Birde bu ücüncü kesim var. Asil bunlarin Sapikliklari tavan yapmis ve halen cok sayida taraftarlari olanlardir. Humeynide bunlar üzerine amel etmistir. zira imamiyyede sia`nin esas kismini teskil eder.
Imamiyye: Bunlarda bir kac kisma ayrilmislardir kendi aralarinda. Imamet bahsinde inancalrida söyledir:
Hz. Ali, acik bir nass (delil) ve Peygamberin vasiyeti ile halife olmustur. Sonra da imam hasan, imam hüseyin vasiyyet icabinca Peygamber`in halifesidir. Imam Hüseyin`den sonra ise halifet, sirasiyla Ali Zeynelabidin´e, ondan da oglu Muhammed Bakira gecmistir. Muhammed Bakir dan sonrada onun oglu olan Imam Caferi Sadik Hazretlerine intikal etmistir. Imamiyye Siasi, Caferi Sadik´tan sonra hakkinda delil olan halife hususunda ihtilafa düsmüs ve ikiye ayrilmislardir. Bunlar, " Ismailliyye " ve " Isna Aseriyye(Caferi on iki imam) dirlar.
Ismailliyye firkasina göre, Caferi Sadik´tan sonra hilafet hakki, " Imam " unvani ile bilinen Ismaile gecmistir. Böylece onlara göre imam sayisi yedide kalmaktadir.
Isna Aseriyye firkasi ise, onikinci imami son imam( onlara göre son imam Imami Muntazar lakabli, Muhammed bin el-Hasandir) olarak kabul etmekde ve son imamin ahir zamana kadar kayip olup gizlendigine inandiklari icin, bu unvanla taninmaktadirlar.
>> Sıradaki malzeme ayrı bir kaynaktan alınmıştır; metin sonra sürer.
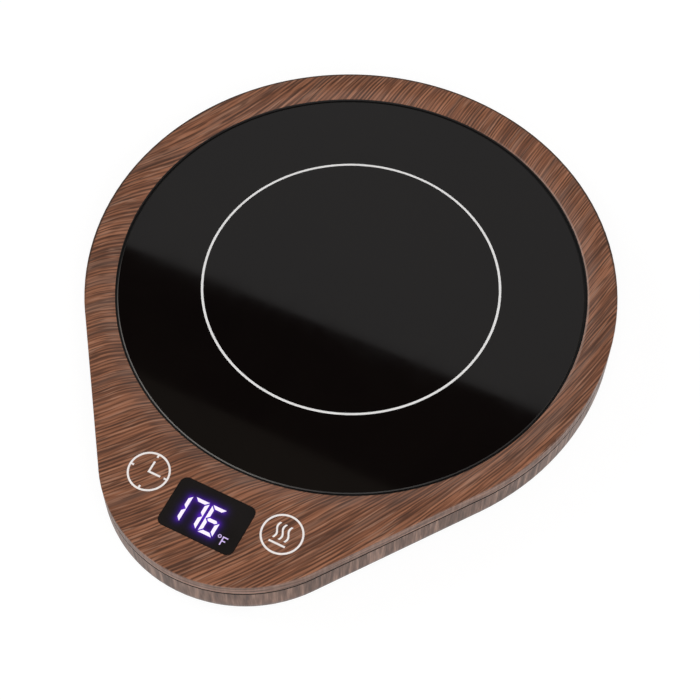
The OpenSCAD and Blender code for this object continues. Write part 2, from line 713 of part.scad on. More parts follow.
module thermal_fuse() {
    color([0.80, 0.80, 0.78]) translate([cutout_left_x, cutout_at[1], cutout_z]) rotate([90, 0, 90])
        rotate_extrude()
            polygon([[0, 0], [cutout_pin_r, 0], [cutout_pin_r, cutout_pin_l], [cutout_r, cutout_pin_l],
                [cutout_r, cutout_pin_l + cutout_l], [cutout_pin_r, cutout_pin_l + cutout_l],
                [cutout_pin_r, 2 * cutout_pin_l + cutout_l], [0, 2 * cutout_pin_l + cutout_l]]);
}

// Strap under the thermal fuse, with a foot on the shield at each side
module fuse_clip() {
    inner = cutout_r + 0.05;
    foot_y = z_shield_low - cutout_z;
    color([0.66, 0.67, 0.69])
        translate([cutout_at[0] - clip_w / 2, cutout_at[1], cutout_z]) rotate([90, 0, 90])
            linear_extrude(clip_w) difference() {
                union() {
                    intersection() {
                        circle(inner + clip_t);
                        translate([-10, -10]) square([20, 10 + foot_y]);
                    }
                    translate([-clip_half_l, foot_y - clip_t]) square([2 * clip_half_l, clip_t]);
                }
                circle(inner);
            }
}

// --- Display, keys and board ---

module display_window() {
    color([0.03, 0.03, 0.035]) union() {
        translate([0, window_y, z_under]) linear_extrude(cover_t)
            rounded_rect(window_w, window_l, window_round);
        translate([0, window_y, z_under - flange_t]) linear_extrude(flange_t)
            rounded_rect(window_w + 2 * window_flange, window_l + 2 * window_flange, window_round);
    }
}

// One bar of a digit, with mitred ends
module digit_bar(l, w) {
    polygon([[-l / 2, 0], [-l / 2 + w / 2, w / 2], [l / 2 - w / 2, w / 2], [l / 2, 0],
        [l / 2 - w / 2, -w / 2], [-l / 2 + w / 2, -w / 2]]);
}

// The seven bars of a digit
module seven_bars(w, l, bar) {
    for (y = [-l / 2, 0, l / 2]) translate([0, y]) digit_bar(w - 0.2, bar);
    for (x = [-w / 2, w / 2]) for (y = [-l / 4, l / 4])
        translate([x, y]) rotate([0, 0, 90]) digit_bar(l / 2 - 0.2, bar);
}

module led_display() {
    body_w = window_w + 2 * window_flange - 2 * mask_wall - 2 * mask_gap;
    body_l = window_l + 2 * window_flange - 2 * mask_wall - 2 * mask_gap;
    body_h = z_under - flange_t - z_board_top;
    color([0.13, 0.13, 0.15]) difference() {
        translate([-body_w / 2, window_y - body_l / 2, z_board_top]) cube([body_w, body_l, body_h]);
        for (x = [-7.05, -2.65, 1.85])
            translate([x, window_y - 0.65, z_board_top + body_h - 0.3]) linear_extrude(1)
                seven_bars(2.9, 6.7, 0.9);
    }
}

module light_mask() {
    outer_w = window_w + 2 * window_flange;
    outer_l = window_l + 2 * window_flange;
    color([0.10, 0.10, 0.10]) difference() {
        translate([-outer_w / 2, window_y - outer_l / 2, z_board_top])
            cube([outer_w, outer_l, z_under - flange_t - z_board_top]);
        translate([-outer_w / 2 + mask_wall, window_y - outer_l / 2 + mask_wall, z_board_top - 1])
            cube([outer_w - 2 * mask_wall, outer_l - 2 * mask_wall, 10]);
    }
}

module touch_pads() {
    color([0.20, 0.20, 0.21]) for (s = [-1, 1])
        translate([s * key_x, key_y, z_board_top]) cylinder(r = pad_r, h = board_drop);
}

module printed_circle() {
    difference() {
        circle(mark_r + mark_line / 2, $fn = 96);
        circle(mark_r - mark_line / 2, $fn = 96);
    }
}

// Clock sign: circle, four hour ticks and two hands
module timer_mark() {
    color([0.93, 0.86, 0.83]) translate([-key_x, key_y, z_top]) linear_extrude(mark_t) {
        printed_circle();
        for (a = [0:90:270]) rotate([0, 0, a])
            translate([0.82 * mark_r, -mark_line / 2]) square([0.16 * mark_r, mark_line]);
        translate([-mark_line / 2, -mark_line / 2]) square([mark_line, 0.64 * mark_r]);
        translate([-mark_line / 2, -mark_line / 2]) square([0.68 * mark_r, mark_line]);
    }
}

// A wavy stroke along Y
module wave_stroke(x, y0, y1) {
    steps = 14;
    sway = 0.35;
    function centre(i) = [x + sway * sin(360 * i / steps), y0 + (y1 - y0) * i / steps];
    polygon(concat([for (i = [0:steps]) centre(i) - [mark_line / 2, 0]],
        [for (i = [steps:-1:0]) centre(i) + [mark_line / 2, 0]]));
}

// Heat sign: circle, three waves over a bar
module heat_mark() {
    color([0.93, 0.86, 0.83]) translate([key_x, key_y, z_top]) linear_extrude(mark_t) {
        printed_circle();
        for (i = [-1:1]) wave_stroke(-0.1 + i * 1.5, -0.31 * mark_r, 0.53 * mark_r);
        translate([-0.43 * mark_r, -0.53 * mark_r - mark_line / 2]) square([0.86 * mark_r, mark_line]);
    }
}

module control_board() {
    color([0.10, 0.36, 0.18]) difference() {
        translate([0, 0, z_board_low]) linear_extrude(board_t)
            polygon([[board_half_w, board_back_y], [board_half_w, board_side_y],
                [board_front_half, board_tip_y], [-board_front_half, board_tip_y],
                [-board_half_w, board_side_y], [-board_half_w, board_back_y]]);
        for (p = posts)
            translate([p[0], p[1], z_board_low - 1]) cylinder(r = post_hole_r + 0.1, h = board_t + 2);
    }
}

module board_screws() {
    color([0.55, 0.56, 0.58]) for (p = posts) translate([p[0], p[1], 0]) {
        translate([0, 0, z_board_low - small_head_h]) cylinder(r = small_head_r, h = small_head_h);
        translate([0, 0, z_board_low - 0.5])
            cylinder(r = small_screw_r, h = z_small_screw_end - z_board_low + 0.5);
    }
}

module controller_chip() {
    color([0.08, 0.08, 0.09]) union() {
        under_board(chip_size, chip_at);
        for (i = [-1.5:1.5]) for (s = [-1, 1])
            under_board([0.5, 1.0, 0.5], chip_at + [i * 1.2, s * (chip_size[1] / 2 + 0.4)]);
    }
}

module triac() {
    color([0.10, 0.10, 0.11]) union() {
        under_board(triac_size, triac_at);
        under_board([5.2, 1.2, 0.6], triac_at + [0, triac_size[1] / 2 + 0.5]);
        for (s = [-1, 1])
            under_board([0.9, 1.4, 0.6], triac_at + [s * 2.2, -triac_size[1] / 2 - 0.6]);
    }
}

module film_capacitor() {
    color([0.78, 0.62, 0.14]) under_board(film_cap_size, film_cap_at);
}

module smoothing_capacitor() {
    color([0.10, 0.12, 0.30])
        translate([round_cap_at[0] - round_cap_l / 2, round_cap_at[1], z_board_low - round_cap_r])
            rotate([90, 0, 90]) rotate_extrude()
                polygon([[0, 0], [round_cap_r, 0], [round_cap_r, 1.2], [round_cap_r - 0.25, 1.5],
                    [round_cap_r - 0.25, 1.9], [round_cap_r, 2.2], [round_cap_r, round_cap_l],
                    [0, round_cap_l]]);
}

module board_fuse() {
    color([0.82, 0.83, 0.80])
        translate([fuse_at[0] - fuse_l / 2, fuse_at[1], z_board_low - fuse_cap_r])
            rotate([90, 0, 90]) rotate_extrude()
                polygon([[0, 0], [fuse_cap_r, 0], [fuse_cap_r, 2.5], [fuse_cap_r - 0.2, 2.5],
                    [fuse_cap_r - 0.2, fuse_l - 2.5], [fuse_cap_r, fuse_l - 2.5], [fuse_cap_r, fuse_l],
                    [0, fuse_l]]);
}

// A two-way terminal block, with its clamp screws' wells in the underside
module terminal(size, at) {
    difference() {
        under_board(size, at);
        for (s = [-1, 1]) translate([at[0] + s * size[0] / 4, at[1], z_board_low - size[2] - 1])
            cylinder(r = 1.4, h = 1.8);
    }
}

module mains_terminal() {
    color([0.12, 0.42, 0.30]) terminal(mains_terminal_size, mains_terminal_at);
}

module heater_terminal() {
    color([0.12, 0.42, 0.30]) terminal(heater_terminal_size, heater_terminal_at);
}

module sensor_socket() {
    color([0.92, 0.90, 0.84]) under_board(sensor_socket_size, sensor_socket_at);
}

module heater_leads() {
    color([0.90, 0.88, 0.84]) {
        lead(lead_to_cutout, lead_r);
        lead(lead_to_first_stud, lead_r);
        lead(lead_to_second_stud, lead_r);
    }
}

module sensor_leads() {
    color([0.12, 0.12, 0.13]) for (s = [-1, 1]) lead(sensor_route(s), thin_lead_r);
}

top_cover();
base_cover();
glass_plate();
plate_ring();
seal_ring();
display_window();
led_display();
light_mask();
touch_pads();
timer_mark();
heat_mark();
control_board();
board_screws();
controller_chip();
triac();
film_capacitor();
smoothing_capacitor();
board_fuse();
mains_terminal();
heater_terminal();
sensor_socket();
heat_spreader();
heater_film();
heater_track();
insulation_pad();
heat_shield();
shield_screws();
thermistor();
thermal_fuse();
fuse_clip();
heater_leads();
sensor_leads();
cord_bush();
case_screws();
rubber_feet();
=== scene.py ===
"""Looks of the electric mug warmer: materials on the solids, the lit display, studio and camera.

Lengths are metres, except where a comment says millimetres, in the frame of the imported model:
+Z up and the nose towards -Y.
"""

import json
import math

import bmesh
import bpy
from mathutils import Matrix, Vector


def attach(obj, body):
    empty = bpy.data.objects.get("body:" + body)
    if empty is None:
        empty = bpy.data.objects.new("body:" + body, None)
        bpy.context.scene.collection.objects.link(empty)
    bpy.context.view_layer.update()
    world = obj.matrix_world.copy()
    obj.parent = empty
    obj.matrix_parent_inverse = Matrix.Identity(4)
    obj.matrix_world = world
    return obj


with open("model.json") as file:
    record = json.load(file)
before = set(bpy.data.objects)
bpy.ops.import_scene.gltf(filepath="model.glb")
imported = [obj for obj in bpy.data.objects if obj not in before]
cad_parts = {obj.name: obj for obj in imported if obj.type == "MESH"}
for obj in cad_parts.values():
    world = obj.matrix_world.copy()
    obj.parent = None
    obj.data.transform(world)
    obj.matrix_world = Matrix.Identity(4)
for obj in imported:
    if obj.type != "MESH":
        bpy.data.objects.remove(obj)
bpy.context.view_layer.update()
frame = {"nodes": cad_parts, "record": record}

MM = 0.001
PLATE_CENTRE = Vector((0.0, 0.01145, 0.0150))
COVER_TOP = 0.0172
WINDOW_CENTRE = Vector((0.0, -0.06305, COVER_TOP))
# Thickness of the light prints on the window, and how near points of a mesh are merged
PRINT_THICK, WELD = 0.00002, 1e-7


# --- Node trees ---

class Tree:
    """A short way to fill a node tree: nodes are added with their values and linked by socket."""

    def __init__(self, tree):
        self.tree = tree

    def add(self, kind, inputs=None, **settings):
        node = self.tree.nodes.new(kind)
        for name, value in settings.items():
            setattr(node, name, value)
        for key, value in (inputs or {}).items():
            self.feed(node.inputs[key], value)
        return node

    def feed(self, socket, value):
        """Links a socket, or sets it to a value; colours are given without alpha."""
        if isinstance(value, bpy.types.NodeSocket):
            self.tree.links.new(value, socket)
        else:
            socket.default_value = (*value, 1.0) if socket.type == "RGBA" else value

    def use(self, group, **inputs):
        """Places a node group, with _ for a space in the names of its inputs."""
        node = self.add("ShaderNodeGroup", node_tree=group)
        for key, value in inputs.items():
            self.feed(node.inputs[key.replace("_", " ")], value)
        return node.outputs

    def math(self, operation, *values, clamp=False):
        node = self.add("ShaderNodeMath", operation=operation, use_clamp=clamp)
        for socket, value in zip(node.inputs, values):
            self.feed(socket, value)
        return node.outputs[0]

    def vector(self, operation, a, b=None):
        """A vector operation; LENGTH and DOT_PRODUCT give a number."""
        inputs = {0: a} if b is None else {0: a, 1: b}
        node = self.add("ShaderNodeVectorMath", inputs, operation=operation)
        return node.outputs["Value" if operation in ("LENGTH", "DOT_PRODUCT") else "Vector"]

    def scaled(self, vector, factor):
        inputs = {0: vector, "Scale": factor}
        return self.add("ShaderNodeVectorMath", inputs, operation="SCALE").outputs[0]

    def split(self, vector):
        return self.add("ShaderNodeSeparateXYZ", {0: vector}).outputs

    def joined(self, x, y, z):
        return self.add("ShaderNodeCombineXYZ", {0: x, 1: y, 2: z}).outputs[0]

    def toward(self, direction, angle):
        """How far a level direction points towards an angle about Z, from -1 to 1."""
        return self.vector("DOT_PRODUCT", direction, (math.cos(angle), math.sin(angle), 0.0))

    def weighted(self, *pairs):
        """The sum of values, each times its weight."""
        (first, weight), *others = pairs
        total = self.math("MULTIPLY", first, weight)
        for value, weight in others:
            total = self.math("MULTIPLY_ADD", value, weight, total)
        return total

    def swayed(self, value, noise, amount):
        """A value that a noise from 0 to 1 moves to both sides."""
        return self.math("MULTIPLY_ADD", self.math("SUBTRACT", noise, 0.5), amount, value)

    def mix(self, factor, a, b):
        return self.add("ShaderNodeMix", {0: factor, 6: a, 7: b}, data_type="RGBA").outputs[2]

    def noise(self, vector, rate, detail=2.0, roughness=0.5, distortion=0.0):
        """Noise with this many changes per metre, as one number or as one for each axis."""
        if isinstance(rate, tuple):
            vector, rate = self.vector("MULTIPLY", vector, rate), 1.0
        return self.add("ShaderNodeTexNoise", {
            "Vector": vector, "Scale": rate, "Detail": detail, "Roughness": roughness,
            "Distortion": distortion}).outputs["Fac"]

    def ramp(self, factor, stops):
        node = self.add("ShaderNodeValToRGB", {0: factor})
        band = node.color_ramp
        while len(band.elements) < len(stops):
            band.elements.new(0.5)
        for element, (place, colour) in zip(band.elements, stops):
            element.position = place
            element.color = (*colour, 1.0)
        return node.outputs[0]

    def range(self, value, low, high, to_low=0.0, to_high=1.0, smooth=False):
        node = self.add("ShaderNodeMapRange", {
            "Value": value, "From Min": low, "From Max": high, "To Min": to_low,
            "To Max": to_high}, interpolation_type="SMOOTHSTEP" if smooth else "LINEAR")
        return node.outputs["Result"]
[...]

Kaynaklar:Sirri Giridi, Araül- Milel, s.154-156 ve Sehristani, el-Milel ve`n Nihal c.1 / S.162-165 ve Seyyid Serif Cürcani, Serhul-Mevakif, S.629 ve Ibni Haldun, Mukaddime, C1 / S.564-565 Istanbul 1982.

Simdi kisaca bu firkalari tanidiktan sonra, bunlarin 100 % yüz Ehli Sünnetle ters düstükleri acik secik ortadadir. Bütün ehli sünnet alimileri bu firkalari siddetle red edip, hatta küfür ile itham ettikleri görüsleride vardir.